Whilst the idea of being “strategic” is a popular one when it comes to dating, it doesn’t feel so warm and fuzzy to think that one partner actively manipulated the other into committing to the relationship. Is that really a good way to build a foundation for a trusting relationship?
“I wouldn’t want to be a member of any club that would have me”
Your degree of reluctance to do this may be a gauge of how much or how little you love and accept yourself. In the words of Groucho Marx,
“I wouldn’t want to be a member of any club that would have me.”
If deep down you think you are “too much” or if there is any suspicion that there might “be something wrong” with you, of course you are going to imagine that everyone else is as turned off by you as you are.
However, if you dare to share the sadness and longing that you are so embarrassed to admit, you may discover that other people come closer instead of abandoning you as you might have imagined. Just maybe it’s you – not them – that finds your vulnerability so unlovable. It could be your tendency to abandon yourself that you are projecting onto others. Ironically, it could be what pushes people away is not your weakness but how you act you when you are trying to hide it.
Giving up control
All of this radical honesty requires a fundamental attitude shift and that is giving up the idea that you can control anyone or anything other than your own reactions. I find the more intelligent people are, the harder they find this to do. They quickly succumb to the trap of thinking that if they only try hard enough or think about it long enough or read the right book, they can figure it out.
In addition, you may have more difficulty with this if during your childhood you learned to try to predict or change the behavior of an unpredictable parent with your actions. This learned survival skill, combined with having a deficit of emotional security, is the reason that many people grow up to expend so much energy trying to control things. It doesn’t come from a malicious desire to manipulate in order to wield power; it’s a coping mechanism designed to try and make the world a safer place.
The illusion is that somewhere out there is something you could say or do which would be the guarantee that everything will be alright. Searching for it can drive you crazy. How much easier is it to simply speak your truth without attachment to the reactions you may receive?
Ten tips to get you started
- Don’t let resentment build, deal with issues one at a time and as soon as they arise
- Stop trying to control or manipulate your partner’s feelings or actions
- Share your hopes, dreams and wishes
- Share your fears
- Be honest with yourself
- Share your vulnerability instead of your anger
- Express your disappointment gently
- Check that you both have signed on to the same contract (Explain what you think the unwritten rules are)

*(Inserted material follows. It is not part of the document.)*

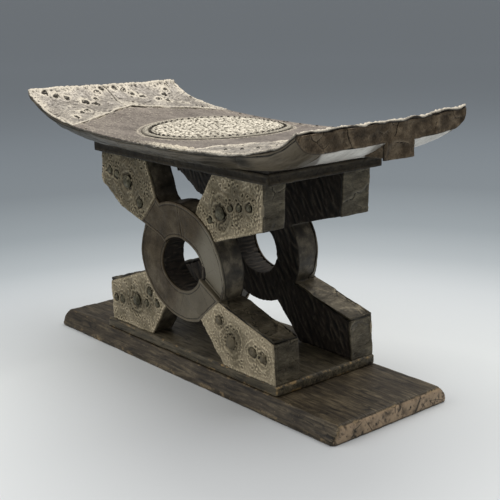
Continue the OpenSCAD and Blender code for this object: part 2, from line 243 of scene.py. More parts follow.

- Admit when you don’t know what to do
- Admit it when you think you may have made a mistake
Radical honesty can be magically healing but it must always be used with respect. Remember that coming from a place of vulnerability instead of blame invites your partner to look for a solution with you.







This is a great article. Communication and honesty play such a huge role in the success of a relationship. Thanks for sharing!
Perfect timing thank you x
You are welcome – I’m so happy to hear that
This is not a good idea if the person you’re dealing with has anger problems – and I mean rage. I have tried over the phone to convey my feelings and even then, he hangs up. So, be realistic when you gauge how successful this would be in your situation.
Is this something exclusively targeted at romantic relationships, or they can also be used for friendships and business partnerships, even those involving man-to-man relationships? I’m wondering as in that case sometimes the inherent machismo would not work well with the vulnerability part and other softer parts i would assume.
What do you think?
I think it can work in other relationships, even business relationships – as long as both parties are sufficiently motivated to want it to work better together
Thank you for this article, even though it is sobering, and sad, for me. I have avoided doing exactly this thing for many years in my marriage. I still love the guy—I probably will, always. But now our marriage is broken beyond repair.
He “changed the contract,” pretty radically, several years ago. He would not talk about it, spontaneously, or with urging. Being another ‘smart person’ I kept thinking I could figure my way out of the dilemma, or “things will change” (as he would say), or that I would hit upon a solution by myself.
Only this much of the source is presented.